TASK OBJECTIVE
List all lines of the data containing the word "rigid".
>> Start PROVIDED DATA
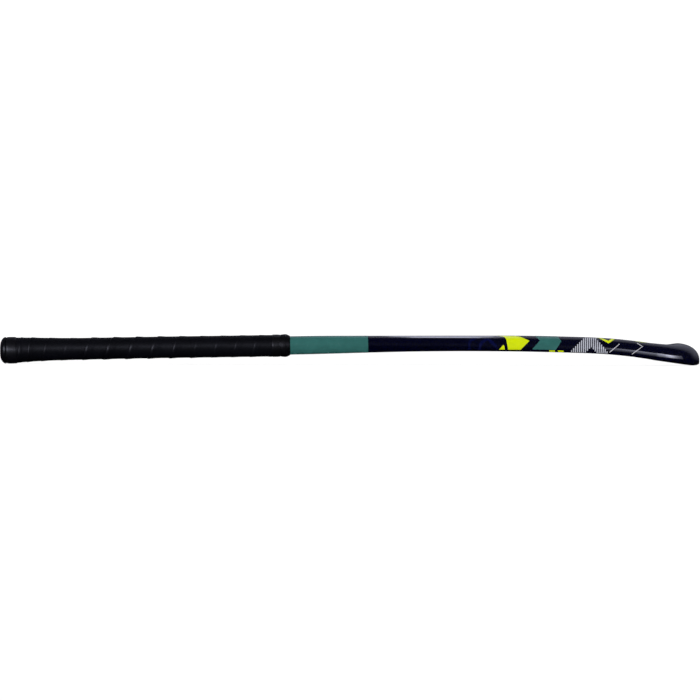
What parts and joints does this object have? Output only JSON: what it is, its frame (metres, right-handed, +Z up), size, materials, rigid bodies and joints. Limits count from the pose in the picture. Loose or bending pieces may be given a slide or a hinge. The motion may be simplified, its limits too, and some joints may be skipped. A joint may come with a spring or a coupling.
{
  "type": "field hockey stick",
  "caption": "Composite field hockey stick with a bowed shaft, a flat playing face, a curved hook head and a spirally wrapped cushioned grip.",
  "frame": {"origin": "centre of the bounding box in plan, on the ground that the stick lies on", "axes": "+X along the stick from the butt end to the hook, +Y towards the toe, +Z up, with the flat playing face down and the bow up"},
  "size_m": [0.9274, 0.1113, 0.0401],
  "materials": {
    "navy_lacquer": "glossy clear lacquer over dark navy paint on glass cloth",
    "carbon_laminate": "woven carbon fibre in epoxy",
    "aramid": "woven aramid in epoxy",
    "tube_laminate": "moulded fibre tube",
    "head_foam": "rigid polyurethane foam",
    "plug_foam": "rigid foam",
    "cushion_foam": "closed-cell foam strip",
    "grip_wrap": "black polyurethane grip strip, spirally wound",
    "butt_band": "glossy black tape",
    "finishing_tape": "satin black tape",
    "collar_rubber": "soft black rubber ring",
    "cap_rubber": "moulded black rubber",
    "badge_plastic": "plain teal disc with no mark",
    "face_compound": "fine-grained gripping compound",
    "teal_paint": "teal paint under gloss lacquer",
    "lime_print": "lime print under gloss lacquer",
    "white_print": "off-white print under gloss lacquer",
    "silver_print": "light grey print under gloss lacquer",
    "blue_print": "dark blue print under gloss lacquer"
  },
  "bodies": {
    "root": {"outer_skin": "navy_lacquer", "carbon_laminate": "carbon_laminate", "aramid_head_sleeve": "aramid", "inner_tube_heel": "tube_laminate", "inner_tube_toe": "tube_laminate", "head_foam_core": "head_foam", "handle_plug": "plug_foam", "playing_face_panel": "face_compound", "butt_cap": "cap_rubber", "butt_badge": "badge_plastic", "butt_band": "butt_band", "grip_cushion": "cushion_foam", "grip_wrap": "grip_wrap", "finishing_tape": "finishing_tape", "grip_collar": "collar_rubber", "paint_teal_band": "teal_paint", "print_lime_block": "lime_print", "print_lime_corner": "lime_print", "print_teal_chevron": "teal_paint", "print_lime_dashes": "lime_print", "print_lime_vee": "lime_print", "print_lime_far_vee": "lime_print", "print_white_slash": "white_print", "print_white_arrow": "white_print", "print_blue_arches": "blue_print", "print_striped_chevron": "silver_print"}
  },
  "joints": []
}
>> End PROVIDED DATA
>> Start PROVIDED DATA
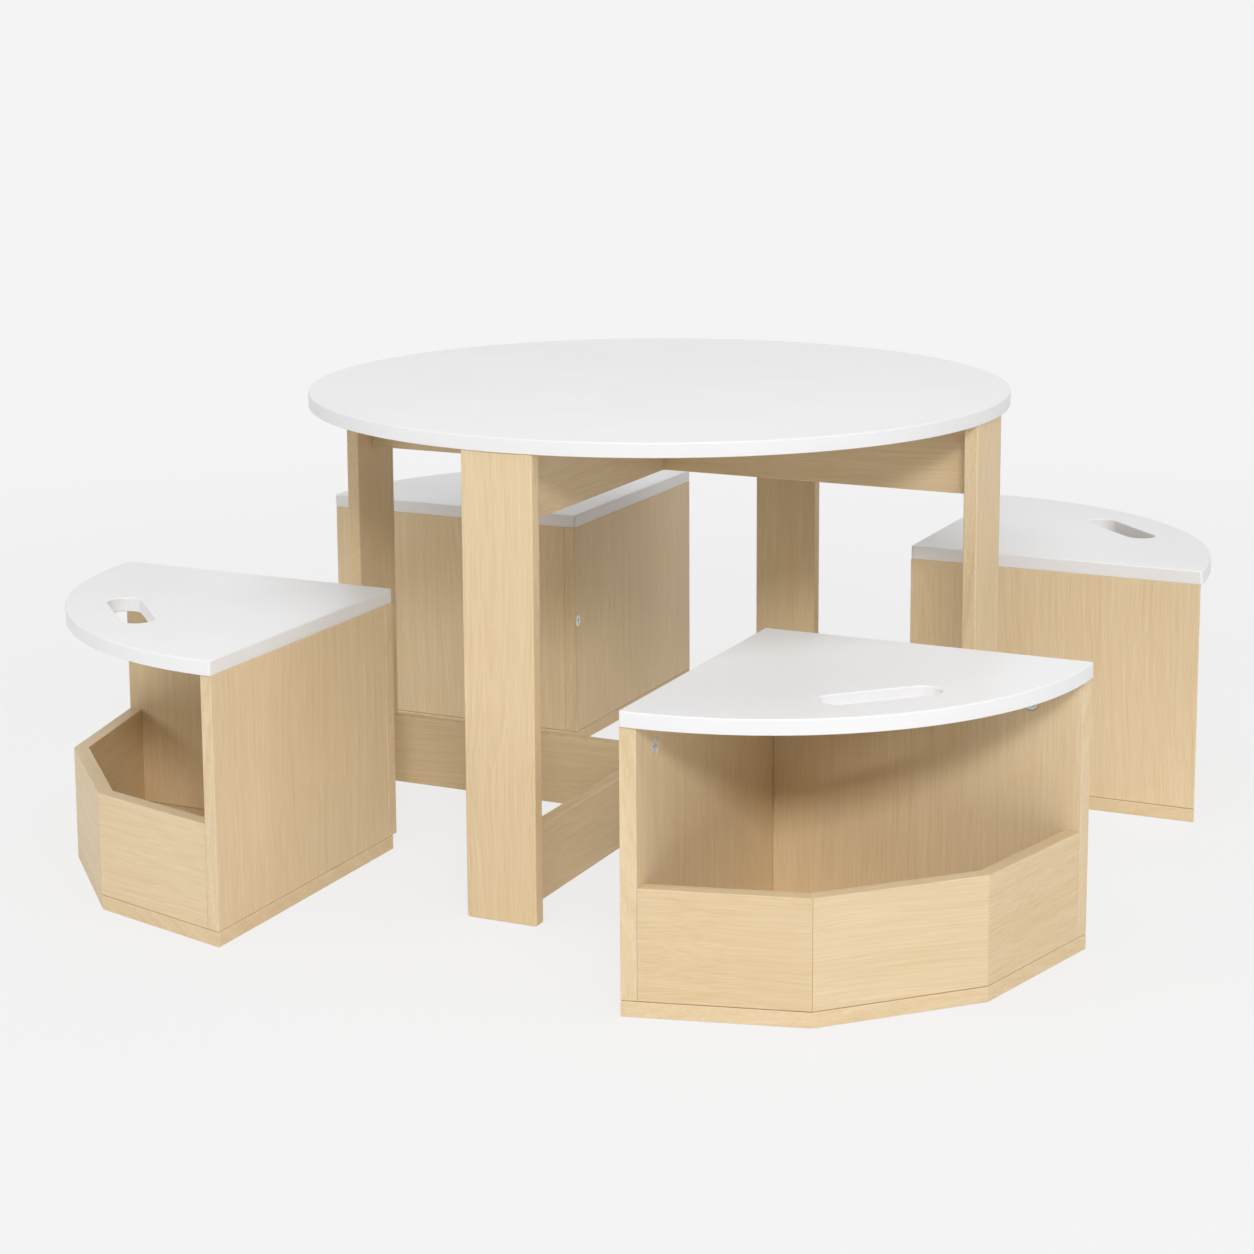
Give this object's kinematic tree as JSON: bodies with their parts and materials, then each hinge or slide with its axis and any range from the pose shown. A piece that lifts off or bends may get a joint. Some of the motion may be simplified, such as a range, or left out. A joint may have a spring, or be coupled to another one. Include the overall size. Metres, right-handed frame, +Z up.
>> End PROVIDED DATA
>> Start PROVIDED DATA
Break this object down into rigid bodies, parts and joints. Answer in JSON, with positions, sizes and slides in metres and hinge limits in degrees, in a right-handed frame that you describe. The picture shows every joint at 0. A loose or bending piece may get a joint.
>> End PROVIDED DATA
EXPECTED ANSWER
What parts and joints does this object have? Output only JSON: what it is, its frame (metres, right-handed, +Z up), size, materials, rigid bodies and joints. Limits count from the pose in the picture. Loose or bending pieces may be given a slide or a hinge. The motion may be simplified, its limits too, and some joints may be skipped. A joint may come with a spring or a coupling.
    "head_foam": "rigid polyurethane foam",
    "plug_foam": "rigid foam",
Break this object down into rigid bodies, parts and joints. Answer in JSON, with positions, sizes and slides in metres and hinge limits in degrees, in a right-handed frame that you describe. The picture shows every joint at 0. A loose or bending piece may get a joint.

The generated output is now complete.